Audio warping is a tool that allows us to change the tempo of a clip without changing the pitch. But it's also an extremely useful tool for editing clips. Let's take a look at how you can work with Transient and Warp markers in order to create loops that smoothly loop and groove. So, Live analyses all audio files and clips to determine where any transients and their tabs are located. If the Warp button on the sample box in an audio clip is enabled. We can see where Live thinks those transients are located by these little white lines that appear above each attack or transient in the clip. Now, I've got a clip here that's part of a longer section of audio. And I want to work with this, so that this clip accurately loops. And then we can deal with any groove problems that might be contained within this.
So, I'm going to zoom in near the front of that by clicking and dragging in the ruler. And the first thing I can see is that the actual attack for this first hit in this section of audio is coming before bar five. So, I want to move this over, and to do that, I'm going to need to take this Transient marker and turn that into a Warp marker. So, when I move my cursor over the top of that, you'll see a little rectangle appears above that. And then when I double-click on that, you'll see that, that turns yellow. An that yellow marker is actually a Warp marker.
So I'm going to grab that an drag it, an I am in grid mode so it should snap right to bar five as I get close. And you'll see it popped right there. It also time stretched the audio that came before that, an moved the audio after that later. But we're going to work with fixing the end of this, so that we get this right inside the four bars that we want. So I'll zoom back out and now I'm going to zoom on the other end of the clip, on the end. And what I want to do is I want to snap this Transient marker on to bar 9 so that I end up with 4-bar loop.
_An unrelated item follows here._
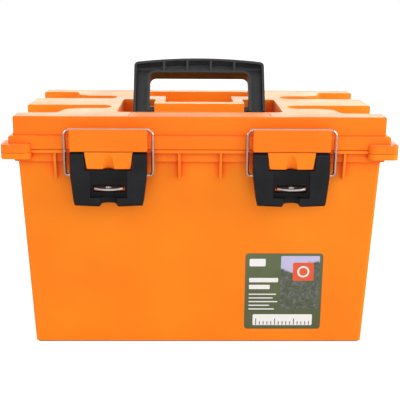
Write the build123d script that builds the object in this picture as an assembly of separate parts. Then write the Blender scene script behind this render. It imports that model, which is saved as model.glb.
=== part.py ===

But as I'm looking at this, the first thing I'm noticing is that this Transient marker is not at the beginning of the hit. So, just for example, if I zoom back out, let me play the last bar of this clip and listen to what it does when it repeats back to the front end. (music playing) So hopefully you heard a little bit of a flam right there as it looped back around. And I want to avoid that. So I'm going to zoom in and I want to move that transit marker without moving the underline audio. So what I'm going to do is hover my mouse until I see the pseudo warp marker. And then hold down my Shift key.
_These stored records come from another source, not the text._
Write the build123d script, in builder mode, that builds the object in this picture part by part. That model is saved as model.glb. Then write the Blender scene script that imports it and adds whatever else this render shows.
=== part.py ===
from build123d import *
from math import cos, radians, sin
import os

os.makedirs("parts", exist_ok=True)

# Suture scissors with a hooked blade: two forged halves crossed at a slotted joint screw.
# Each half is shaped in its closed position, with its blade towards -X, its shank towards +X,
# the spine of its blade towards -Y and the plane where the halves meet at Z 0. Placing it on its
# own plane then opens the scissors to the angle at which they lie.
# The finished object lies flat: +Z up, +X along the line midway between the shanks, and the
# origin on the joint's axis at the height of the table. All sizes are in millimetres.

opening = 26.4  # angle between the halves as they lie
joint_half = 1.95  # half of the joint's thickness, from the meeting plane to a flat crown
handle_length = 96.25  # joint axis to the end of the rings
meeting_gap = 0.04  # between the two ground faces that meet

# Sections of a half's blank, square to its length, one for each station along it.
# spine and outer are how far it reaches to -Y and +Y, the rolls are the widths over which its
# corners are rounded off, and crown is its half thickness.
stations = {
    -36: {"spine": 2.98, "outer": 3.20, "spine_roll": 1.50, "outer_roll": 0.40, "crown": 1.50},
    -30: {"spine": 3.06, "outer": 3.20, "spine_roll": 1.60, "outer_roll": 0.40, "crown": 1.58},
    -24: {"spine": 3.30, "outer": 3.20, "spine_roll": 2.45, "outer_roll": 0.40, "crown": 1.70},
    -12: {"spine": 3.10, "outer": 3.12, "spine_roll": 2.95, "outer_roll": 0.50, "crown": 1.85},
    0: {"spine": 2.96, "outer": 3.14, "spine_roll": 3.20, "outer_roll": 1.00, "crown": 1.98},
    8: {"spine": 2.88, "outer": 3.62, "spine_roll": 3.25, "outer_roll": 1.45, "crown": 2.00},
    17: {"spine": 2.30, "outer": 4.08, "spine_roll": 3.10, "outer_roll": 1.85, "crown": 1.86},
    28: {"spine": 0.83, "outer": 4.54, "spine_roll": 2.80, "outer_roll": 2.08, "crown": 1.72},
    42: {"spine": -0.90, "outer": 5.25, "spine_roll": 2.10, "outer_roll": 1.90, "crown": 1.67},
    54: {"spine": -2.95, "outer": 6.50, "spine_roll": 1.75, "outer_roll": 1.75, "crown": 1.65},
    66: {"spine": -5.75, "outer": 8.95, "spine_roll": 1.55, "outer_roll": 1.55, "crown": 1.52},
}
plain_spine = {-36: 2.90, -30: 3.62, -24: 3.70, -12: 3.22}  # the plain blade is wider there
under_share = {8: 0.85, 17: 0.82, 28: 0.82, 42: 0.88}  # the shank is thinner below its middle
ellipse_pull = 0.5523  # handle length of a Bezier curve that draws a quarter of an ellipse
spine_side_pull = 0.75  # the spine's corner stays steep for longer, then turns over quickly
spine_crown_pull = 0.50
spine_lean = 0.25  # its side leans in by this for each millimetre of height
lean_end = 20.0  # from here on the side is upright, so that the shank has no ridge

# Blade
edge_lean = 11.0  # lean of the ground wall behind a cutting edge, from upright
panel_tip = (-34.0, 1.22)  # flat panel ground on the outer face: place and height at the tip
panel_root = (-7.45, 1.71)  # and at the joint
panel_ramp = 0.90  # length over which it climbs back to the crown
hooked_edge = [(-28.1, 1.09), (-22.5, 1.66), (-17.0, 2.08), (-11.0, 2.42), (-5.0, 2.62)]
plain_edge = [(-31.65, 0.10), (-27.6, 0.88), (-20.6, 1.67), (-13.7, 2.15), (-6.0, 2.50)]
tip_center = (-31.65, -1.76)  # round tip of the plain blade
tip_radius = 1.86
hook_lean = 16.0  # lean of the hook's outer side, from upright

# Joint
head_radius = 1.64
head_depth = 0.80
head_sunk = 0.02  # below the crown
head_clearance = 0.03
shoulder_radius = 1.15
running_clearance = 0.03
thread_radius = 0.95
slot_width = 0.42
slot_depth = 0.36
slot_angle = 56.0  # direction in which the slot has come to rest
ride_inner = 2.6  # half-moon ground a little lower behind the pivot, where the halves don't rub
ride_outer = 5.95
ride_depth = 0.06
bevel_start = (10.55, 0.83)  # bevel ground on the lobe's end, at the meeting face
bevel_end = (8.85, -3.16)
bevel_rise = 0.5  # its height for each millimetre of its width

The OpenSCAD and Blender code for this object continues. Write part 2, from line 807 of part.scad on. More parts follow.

And now I can click and drag that freely. And I'm going to put that right over here, right before that next transit begins. So that that is right at the zero crossing. And hopefully will give me the ability to avoid any click or pop there that might occur there at the end as I adjust this over to bar nine. So now all I need to do again is double click that Transient marker, turn that into a work marker and I'll click and drag and snap that over at bar 9. Now I should be able to play this and I'm going to turn up on the level of that clip a little so we hear a little bit better.
And let me boost the tempo just a little bit so it's a little faster. I'll click on the ruler here at bar eight, so that will loop the last bar, and I can hear the beginning. (music playing) Okay, great, that was good. So, we hear that, that really cleanly made the transition back around to the front end of the loop. So, some other things that you're going to want to do, as you're working on this Is just make sure that there are Transient markers at each place that there's a transient. And that there aren't any extras. So, I'm going to zoom in here, kind of towards the end of bar four. As I'm looking at five three, I'm noticing that there is, what looks like an extra transient there.
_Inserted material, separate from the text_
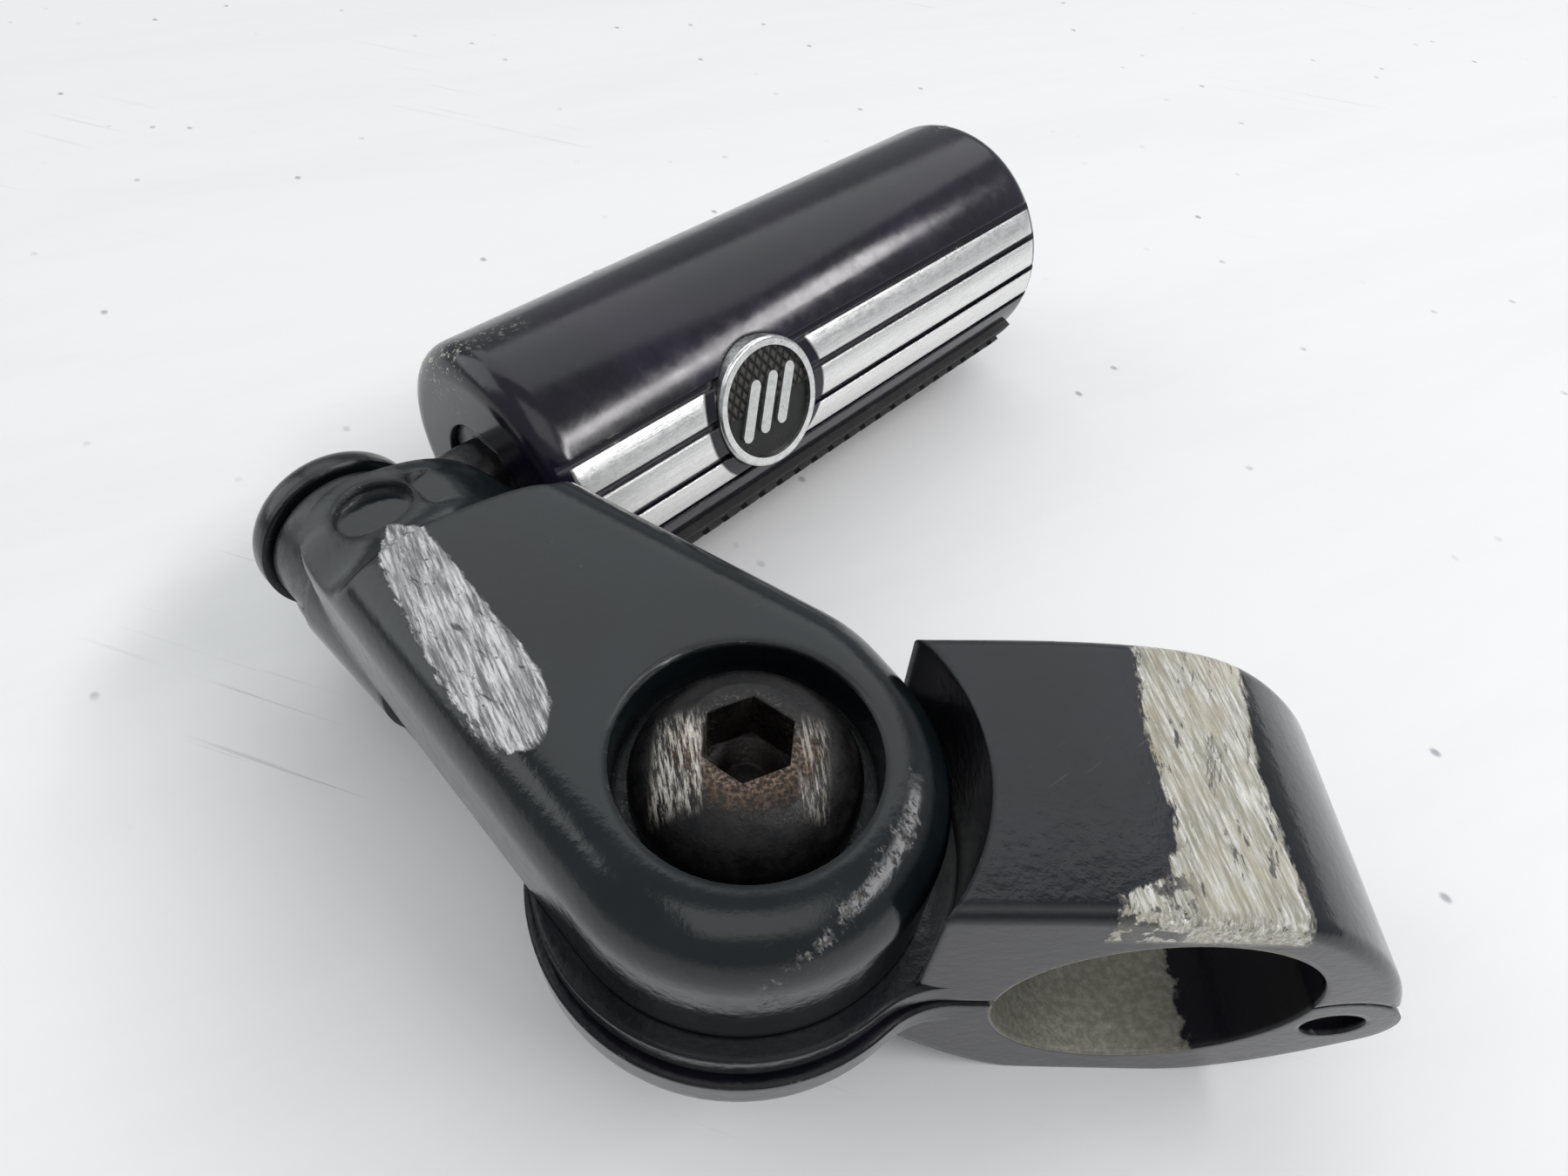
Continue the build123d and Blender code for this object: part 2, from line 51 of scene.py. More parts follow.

Now normally I would just go ahead and play this and test it out but I'm looking at the tail of this piece of audio here and I don't see another peak there. So for whatever reason it looks like Live has miscalculated there and I've got an extra transient. So I'm going to click that transient to select it and when that triangle turns black. I can go ahead and hit my Delete key, and now when I move my cursor over, you can see that there is no longer a Transient marker there. So Live will not mistakenly warp that because it believes that there is some element there that isn't there. But as I move over It looks like I can see that there is a transient, albeit small.
And there's no Transient marker there, so I want to add one. So I'm going to briefly turn off my, grid by right-clicking an choosing Off. And now I can move my cursor, right to where that transient is. Let me do that. I'm going to zoom in a little bit more carefully. And get that right where that starts. Now I can add a Transient marker by using the command, Cmd+Shift+I, which would be Ctrl+Shift+I on a PC. And now I've got the transient marker that I need there. Now that I've got all the markers set and I've got the loop end and loop beginning set correctly. I'll take a look at this.
I'm going to go back into an eight note grid. Because that's mostly what's contained here. And I can see that it looks like there are several transients that aren't lining up with the grid. One of the things I can do as I look at this and I see that this snare hit on bar six b two which is really off. Is I can snap that onto the grid. So if I zoom in. See my Transient marker, hover over there, double-click it, and then move that over. Oh! It looks like it moved everything else, so it's telescoping things back and forth as I move these individual markers. So before I do that, what I need to do is pin the Transient markers either side of that by turning them into Warp markers, which will basically pin them in place. Then I can move the one between them freely without moving anything else. I can simply double-click turn all three of these into Warp markers. Or I could use the command, Cmd hover and you can see that I now have pseudo Warp markers over the one that I am hovering over and the two adjacent ones. And once you see that you can go ahead and double-click. And I've added Warp markers to all three Transient markers. Now I can grab the one in the middle and snap that onto grid. And the other ones didn't move.
So now that I've fixed this one snare head. We can go transient by transient and make an evaluation and fix anything else that needs fixing. So while there's no substitute for a good performance. Warping is a great way to fix rhythmic errors and create clips that smoothly loop.